Bradley Baetz wrote:

>On Fri, 14 Jun 2002, Darin Fisher wrote:
>
>  
>
>>yeah, i suppose we could come up with a black-list of bad proxy servers 
>>(including
>>transparent ones) as bugs are uncovered.  i thought about doing this as 
>>well, but my
>>big concern is the increasing number of such bug reports (presumably 
>>because moz
>>1.0 has been released).  so, i wonder how many bug reports corresponding 
>>to buggy
>>proxy servers we aren't getting.  in fact, we may never be able to build 
>>a complete
>>black-list :-(  anyways, that's my fear... maybe there aren't that many 
>>bad proxy
>>servers and hopefully any new ones will have been tested against 
>>mozilla/ns6/ns7.
>>
>>darin
>>
>>    
>>
>
>Yeah, I think that blocking junkbuster and old MS proxies should cover 
>most of it, though.
>
>Squid is really common, and it works, so...
>
>Note that downgrading isn't as simple as it seems, because we have to send 
>out a version ot start with.
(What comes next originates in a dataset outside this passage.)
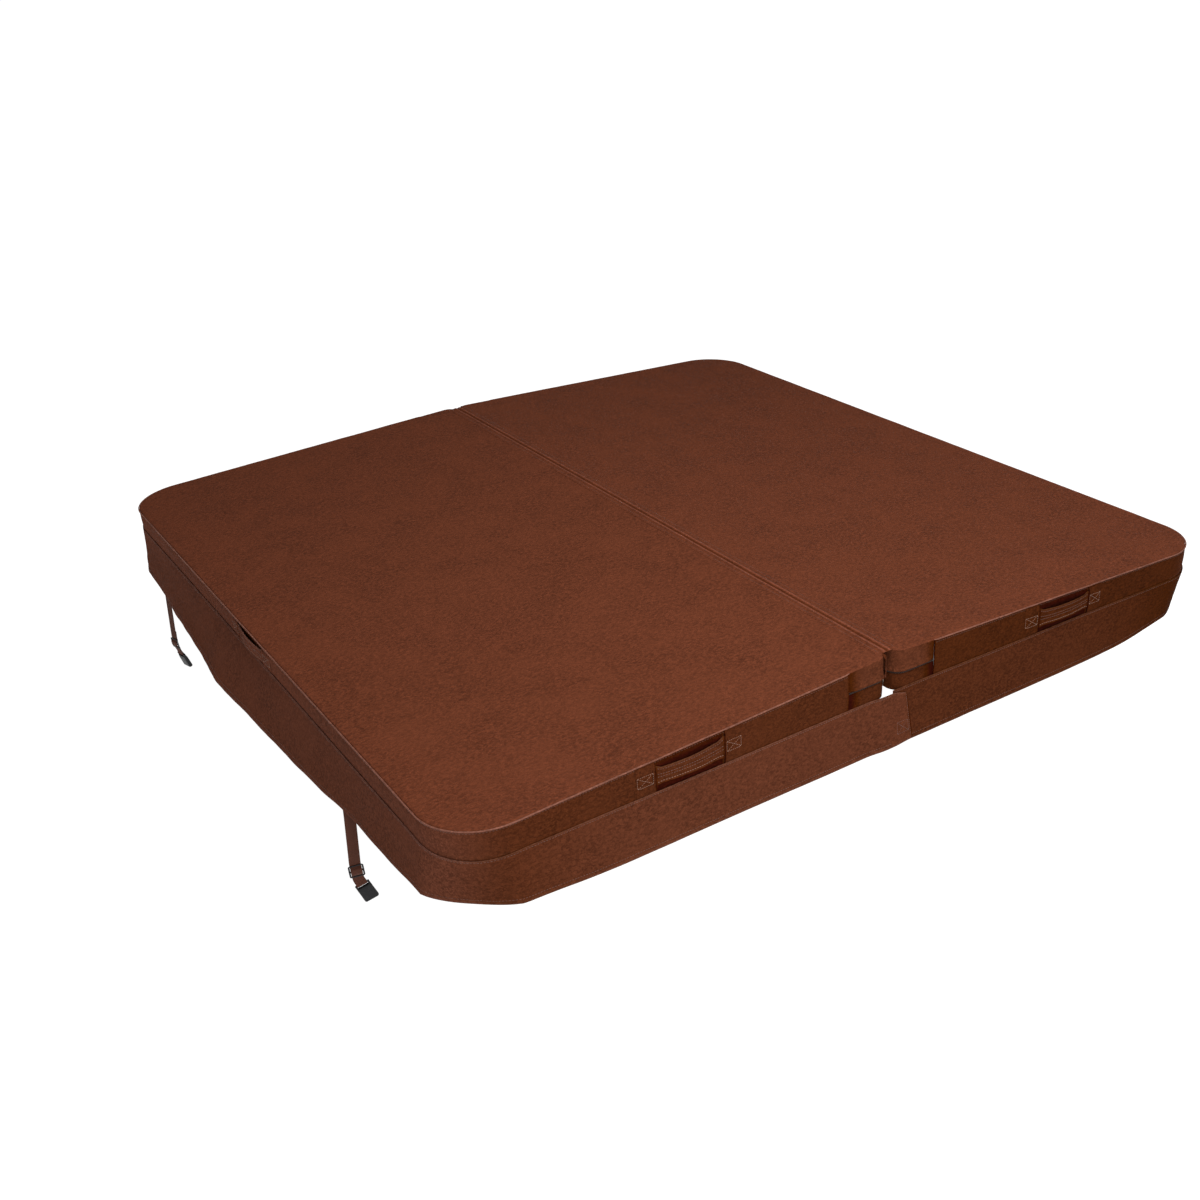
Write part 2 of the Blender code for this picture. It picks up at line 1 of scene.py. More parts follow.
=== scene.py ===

We can always just drop the connection if we 
>change our minds, though.
>
>Bradley
>
>  
>

right, and downgrading can mean very different things depending on the 
nature of the proxy server
bug.  it might mean, use HTTP/1.0 keep-alive semantics.  or it might 
mean, keep-alive only to the
same origin server via the proxy (i.e., only reuse a proxy connection 
for requests destined for the
same origin server).  or, maybe it'd mean disable keep-alives, but i 
suspect all proxy servers
probably support keep-alives in some sense.